A while back, when I still lived in Massachusetts, I was housesitting overnight at someone's house. I found some cheap paperbacks by Nancy Collins there — Sunglasses After Dark and In the Blood — and read them quickly, staying up late. They followed the adventures of Sonja Blue, a reluctant vampire trying to suppress her monstrous nature, which she termed "the Other," while also taking vengeance on her maker and ridding the world of supernatural menaces along the way. Back before urban fantasy devolved into a set of cliches, this trilogy [capped by Paint It Black] entertained me and made an impression on me in the way that Sonja's vampirism was portrayed as an alien entity in her head against which she struggled.

Harboring happy memories of this trilogy, I recently got all 3 books off Amazon.com and settled in for a bit of fun. I quickly realized that the Sonja Blue series is a) full of cliches [not urban fantasy cliches, but cliches in general] and b) horribly misogynist.

Speaking of a), I don't even know where to start. All the characters are stock types, and they all speak exactly as expected. For example, the British pimp spews a debased version of Cockney slang ["ducks?" "guv'nor?!"] dreamt up by someone whose experience with the British idiom extends to a single viewing of Disney's Mary Poppins. The oleaginous evil dude makes a suave proposal to our male protagonist of In The Blood that's all ominous inneundo and silly euphemisms. I could go on, but I'd exhaust myself in listing the ways in which the characterization is lazy.

Speaking of b), the series doesn't come right out and hate women blatantly, but it does so in more insidious, structural ways. Sonja moves in a world where most of the people she meets are men, while the women are usually reduced to sexualized window dressing. The one exception, her main antagonist in Sunglasses After Dark, Caroline Wheele, is defined as the widow of a charismatic evangelist [she killed him] for whom, with her psychic talents, she was the power behind the throne. When Caroline dies, the spirits of her victims pull her to pieces, reducing her to an insensate object in the very way that the author reduces all female characters.

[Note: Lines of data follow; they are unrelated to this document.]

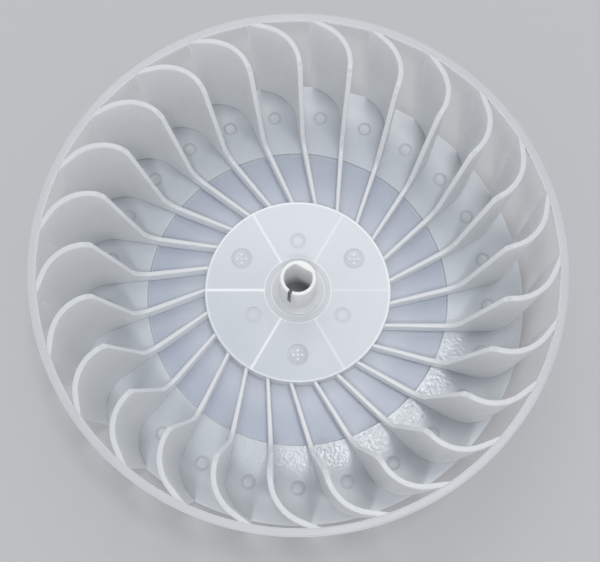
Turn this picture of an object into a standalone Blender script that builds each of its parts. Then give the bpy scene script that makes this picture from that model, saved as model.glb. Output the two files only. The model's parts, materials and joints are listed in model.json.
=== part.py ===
"""Blower wheel of an air dryer, moulded in one piece from natural polypropylene.

Metres, +Z up along the wheel's axis. The origin is the middle of the flat back, on which the wheel lies
with its inlet ring up. Angles run anticlockwise seen from the inlet side.
"""
import math

import bmesh
import bpy
from mathutils import Matrix, Vector

# Whole wheel
OUTER_RADIUS = 0.105
WHEEL_HEIGHT = 0.0645

# Facets round the axis and along the rounded edges
TURN_STEPS = 75
CORE_STEPS = 40
CORE_START_ANGLE = math.radians(1.5)
EDGE_STEPS = 2
FILLET_STEPS = 3
INLET_FOOT_STEPS = 5
MERGE_DISTANCE = 0.00001

# Ring round the inlet
RING_WIDTH = 0.0032
RING_HEIGHT = 0.0030
RING_ROUNDING = 0.0008

# Back plate: a thin web with a thicker, raised band under the blades
PLATE_EDGE_GAP = 0.0012
BAND_INNER_RADIUS = 0.0667
BAND_THICKNESS = 0.0031
BAND_STEP_RUN = 0.0004
WEB_THICKNESS = 0.0015
PLATE_ROUNDING = 0.0003

# Raised hub, hollow behind, with ribs on its back from the boss to the skirt
HUB_RADIUS = 0.0409
HUB_HEIGHT = 0.0107
HUB_WALL = 0.0022
HUB_ROUNDING = 0.0006
BACK_RIB_COUNT = 6
BACK_RIB_THICKNESS = 0.0016
BACK_RIB_DEPTH = 0.0035

# Shallow moulding marks on the hub's face: gate marks, and ejector pin marks between them
MARK_COUNT = 3
MARK_SIDES = 24
GATE_MARK_DIAMETER = 0.0094
GATE_MARK_DISTANCE = 0.0287
GATE_MARK_DEPTH = 0.0003
GATE_MARK_ANGLE = math.radians(30)
EJECTOR_MARK_DIAMETER = 0.0073
EJECTOR_MARK_DISTANCE = 0.0225
EJECTOR_MARK_DEPTH = 0.0002
EJECTOR_MARK_ANGLE = math.radians(90)

# Shallow ejector pin marks in the band, one midway between each two blades
BAND_MARK_SIDES = 12
BAND_MARK_DIAMETER = 0.0063
BAND_MARK_EDGE_DISTANCE = 0.0156
BAND_MARK_DEPTH = 0.0002

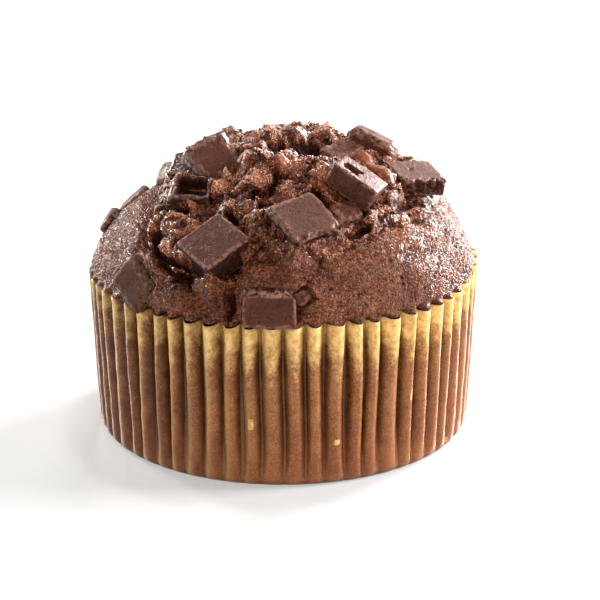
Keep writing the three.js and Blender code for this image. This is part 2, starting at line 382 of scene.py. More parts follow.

The trilogy apparently really hates sex too. Any sex scene is one of transactional exploitation, without any appreciation or emotional connection. Sexual and psychic violation forge both Sonja's and Caroline's personalities, and they go on to perpetrate the same abuses on others. Actually, now that I think about it, there's almost no sex acts in the trilogy. It's all rape, all the time. Anyone whose perspective automatically makes sex an abuse of power has a serious problem. Of course, the trilogy's hatred for sex ends up being a hatred for women, since all the women are reduced to sex objects.

Finally, Sonja herself is constructed as a misogynist character. She doesn't hate — or at least tolerates — male characters, with whom she occasionally forms mutually beneficial relationships. But she really doesn't like other women. At best, she feels comtempt for them, at worst, as with Caroline, hatred. Furthermore, Sonja is that most tedious of types, the Exceptional Woman [see my criticism of Brave for details], whose value only lies in her repudiation of her status as a woman and her embrace of pursuits and skills coded as masculine. Blah blah blah yuck.

I'm finishing this trilogy, and then I'm getting rid of it.